=== Work required ===
Copy out the lines of the records below, and only those lines, from the one with "What OpenSCAD source" through the one with "are the wearer's.", exactly as they appear.
=====
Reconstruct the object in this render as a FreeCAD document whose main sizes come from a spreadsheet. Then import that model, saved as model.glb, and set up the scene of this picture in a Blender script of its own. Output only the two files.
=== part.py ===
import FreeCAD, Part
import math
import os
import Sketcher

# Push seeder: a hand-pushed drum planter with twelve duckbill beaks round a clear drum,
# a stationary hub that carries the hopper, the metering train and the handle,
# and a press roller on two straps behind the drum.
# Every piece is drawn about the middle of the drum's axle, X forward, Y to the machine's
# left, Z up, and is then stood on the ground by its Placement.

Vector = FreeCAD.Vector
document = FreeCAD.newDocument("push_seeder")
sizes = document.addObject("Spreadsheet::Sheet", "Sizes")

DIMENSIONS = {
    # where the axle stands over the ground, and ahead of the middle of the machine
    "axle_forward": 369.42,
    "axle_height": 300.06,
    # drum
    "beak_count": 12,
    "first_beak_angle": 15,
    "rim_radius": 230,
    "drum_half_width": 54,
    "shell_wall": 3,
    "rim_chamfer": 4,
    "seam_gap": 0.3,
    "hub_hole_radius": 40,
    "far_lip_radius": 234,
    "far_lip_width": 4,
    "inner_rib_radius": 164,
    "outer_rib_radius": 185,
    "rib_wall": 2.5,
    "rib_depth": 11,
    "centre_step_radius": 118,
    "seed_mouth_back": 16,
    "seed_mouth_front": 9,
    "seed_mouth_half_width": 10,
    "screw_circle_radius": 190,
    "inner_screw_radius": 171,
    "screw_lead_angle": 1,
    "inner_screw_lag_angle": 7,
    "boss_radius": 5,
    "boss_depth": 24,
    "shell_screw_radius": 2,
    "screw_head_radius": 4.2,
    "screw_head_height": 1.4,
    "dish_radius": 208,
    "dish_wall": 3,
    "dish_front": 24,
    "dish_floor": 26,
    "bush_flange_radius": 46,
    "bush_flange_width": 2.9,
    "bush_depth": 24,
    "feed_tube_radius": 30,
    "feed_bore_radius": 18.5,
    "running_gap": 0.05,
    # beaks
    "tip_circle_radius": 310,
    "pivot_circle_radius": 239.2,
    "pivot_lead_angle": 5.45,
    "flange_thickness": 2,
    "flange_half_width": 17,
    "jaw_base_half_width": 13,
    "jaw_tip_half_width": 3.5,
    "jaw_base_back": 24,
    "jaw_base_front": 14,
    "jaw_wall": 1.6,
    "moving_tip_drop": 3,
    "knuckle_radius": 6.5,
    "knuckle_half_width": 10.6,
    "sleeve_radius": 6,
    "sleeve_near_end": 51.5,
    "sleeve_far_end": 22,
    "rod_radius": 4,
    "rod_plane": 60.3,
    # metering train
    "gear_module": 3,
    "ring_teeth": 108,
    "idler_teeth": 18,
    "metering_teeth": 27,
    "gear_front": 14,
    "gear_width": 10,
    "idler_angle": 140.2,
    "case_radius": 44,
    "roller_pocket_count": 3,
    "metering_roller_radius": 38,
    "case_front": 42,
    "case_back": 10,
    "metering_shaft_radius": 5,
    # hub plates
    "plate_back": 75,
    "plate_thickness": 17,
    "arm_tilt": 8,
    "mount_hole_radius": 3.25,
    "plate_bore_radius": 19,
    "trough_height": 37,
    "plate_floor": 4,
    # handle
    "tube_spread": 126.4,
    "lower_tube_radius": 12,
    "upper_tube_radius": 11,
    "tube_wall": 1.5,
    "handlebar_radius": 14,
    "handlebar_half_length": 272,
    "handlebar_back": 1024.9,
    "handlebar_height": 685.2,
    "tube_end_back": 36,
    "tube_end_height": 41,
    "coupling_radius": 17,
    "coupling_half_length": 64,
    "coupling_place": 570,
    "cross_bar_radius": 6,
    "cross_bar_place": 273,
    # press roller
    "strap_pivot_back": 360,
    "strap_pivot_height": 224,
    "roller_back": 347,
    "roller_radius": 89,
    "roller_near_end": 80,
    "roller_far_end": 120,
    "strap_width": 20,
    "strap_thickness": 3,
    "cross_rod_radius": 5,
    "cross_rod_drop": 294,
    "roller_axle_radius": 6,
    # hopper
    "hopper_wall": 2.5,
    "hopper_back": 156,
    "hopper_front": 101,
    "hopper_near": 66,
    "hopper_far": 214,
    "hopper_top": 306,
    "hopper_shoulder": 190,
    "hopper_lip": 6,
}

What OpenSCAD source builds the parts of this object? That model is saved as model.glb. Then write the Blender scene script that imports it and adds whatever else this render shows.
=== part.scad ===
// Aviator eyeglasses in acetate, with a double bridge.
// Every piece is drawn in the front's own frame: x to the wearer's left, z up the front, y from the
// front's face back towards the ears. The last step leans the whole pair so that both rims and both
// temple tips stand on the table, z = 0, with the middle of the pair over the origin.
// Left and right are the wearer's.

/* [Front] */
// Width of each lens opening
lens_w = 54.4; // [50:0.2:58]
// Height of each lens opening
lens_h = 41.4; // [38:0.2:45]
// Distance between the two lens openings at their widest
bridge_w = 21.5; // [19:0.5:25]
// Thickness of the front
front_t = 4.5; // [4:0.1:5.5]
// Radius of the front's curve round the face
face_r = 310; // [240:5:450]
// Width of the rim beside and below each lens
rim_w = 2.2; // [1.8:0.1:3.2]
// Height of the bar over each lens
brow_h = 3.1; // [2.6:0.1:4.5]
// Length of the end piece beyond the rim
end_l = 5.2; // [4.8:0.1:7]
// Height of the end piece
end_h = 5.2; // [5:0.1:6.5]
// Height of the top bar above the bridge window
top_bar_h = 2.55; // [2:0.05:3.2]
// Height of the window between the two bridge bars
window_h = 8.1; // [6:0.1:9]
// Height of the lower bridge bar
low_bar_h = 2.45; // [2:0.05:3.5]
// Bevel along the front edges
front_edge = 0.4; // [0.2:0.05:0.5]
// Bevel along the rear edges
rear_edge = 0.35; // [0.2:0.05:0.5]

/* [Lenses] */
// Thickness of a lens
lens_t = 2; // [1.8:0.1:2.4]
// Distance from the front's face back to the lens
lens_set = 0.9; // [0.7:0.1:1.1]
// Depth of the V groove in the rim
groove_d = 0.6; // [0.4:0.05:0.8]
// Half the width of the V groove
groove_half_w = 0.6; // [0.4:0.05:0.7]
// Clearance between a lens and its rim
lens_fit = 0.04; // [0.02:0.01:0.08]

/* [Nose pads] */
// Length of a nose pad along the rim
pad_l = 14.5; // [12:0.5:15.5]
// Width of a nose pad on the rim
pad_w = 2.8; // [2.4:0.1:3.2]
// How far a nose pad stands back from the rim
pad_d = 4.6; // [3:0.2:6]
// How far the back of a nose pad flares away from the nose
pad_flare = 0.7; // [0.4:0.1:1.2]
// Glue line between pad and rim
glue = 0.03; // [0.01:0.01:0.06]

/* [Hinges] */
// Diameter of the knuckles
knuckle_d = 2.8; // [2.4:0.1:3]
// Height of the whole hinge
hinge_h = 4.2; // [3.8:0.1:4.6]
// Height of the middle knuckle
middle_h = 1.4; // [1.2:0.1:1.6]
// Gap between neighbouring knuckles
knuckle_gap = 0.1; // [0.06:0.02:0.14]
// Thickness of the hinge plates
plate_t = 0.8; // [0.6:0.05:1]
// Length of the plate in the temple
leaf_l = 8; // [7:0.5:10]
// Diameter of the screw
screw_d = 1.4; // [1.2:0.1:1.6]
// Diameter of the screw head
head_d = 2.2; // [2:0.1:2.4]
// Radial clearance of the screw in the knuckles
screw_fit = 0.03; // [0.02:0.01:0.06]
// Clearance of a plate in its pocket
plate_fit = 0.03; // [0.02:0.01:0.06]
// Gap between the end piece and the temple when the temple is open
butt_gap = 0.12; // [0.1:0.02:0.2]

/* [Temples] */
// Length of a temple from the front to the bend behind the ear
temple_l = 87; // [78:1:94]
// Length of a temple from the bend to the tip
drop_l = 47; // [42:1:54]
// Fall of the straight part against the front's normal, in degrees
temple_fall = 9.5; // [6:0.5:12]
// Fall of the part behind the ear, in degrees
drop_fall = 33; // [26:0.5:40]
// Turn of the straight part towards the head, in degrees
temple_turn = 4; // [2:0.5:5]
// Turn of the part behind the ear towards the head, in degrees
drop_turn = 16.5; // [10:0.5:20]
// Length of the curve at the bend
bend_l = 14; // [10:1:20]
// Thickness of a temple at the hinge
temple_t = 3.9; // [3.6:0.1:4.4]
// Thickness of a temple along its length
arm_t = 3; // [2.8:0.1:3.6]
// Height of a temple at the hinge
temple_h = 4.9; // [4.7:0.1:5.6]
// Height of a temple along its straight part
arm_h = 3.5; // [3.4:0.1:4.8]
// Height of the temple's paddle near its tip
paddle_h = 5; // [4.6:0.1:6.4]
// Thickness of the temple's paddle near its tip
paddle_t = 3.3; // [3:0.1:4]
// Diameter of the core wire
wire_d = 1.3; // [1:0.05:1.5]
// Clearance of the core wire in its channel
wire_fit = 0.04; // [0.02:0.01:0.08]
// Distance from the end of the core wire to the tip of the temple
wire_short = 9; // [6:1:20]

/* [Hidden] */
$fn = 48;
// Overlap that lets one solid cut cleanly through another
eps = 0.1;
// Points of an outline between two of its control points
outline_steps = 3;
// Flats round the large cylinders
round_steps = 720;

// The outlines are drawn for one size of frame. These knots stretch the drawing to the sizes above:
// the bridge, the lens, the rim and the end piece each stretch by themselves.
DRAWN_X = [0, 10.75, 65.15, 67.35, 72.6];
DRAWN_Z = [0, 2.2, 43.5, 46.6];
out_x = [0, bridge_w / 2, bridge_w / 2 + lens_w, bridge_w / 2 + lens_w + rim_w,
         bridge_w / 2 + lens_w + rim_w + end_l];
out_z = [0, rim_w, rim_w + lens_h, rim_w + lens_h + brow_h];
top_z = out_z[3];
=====
=== Result ===
What OpenSCAD source builds the parts of this object? That model is saved as model.glb. Then write the Blender scene script that imports it and adds whatever else this render shows.
=== part.scad ===
// Aviator eyeglasses in acetate, with a double bridge.
// Every piece is drawn in the front's own frame: x to the wearer's left, z up the front, y from the
// front's face back towards the ears. The last step leans the whole pair so that both rims and both
// temple tips stand on the table, z = 0, with the middle of the pair over the origin.
// Left and right are the wearer's.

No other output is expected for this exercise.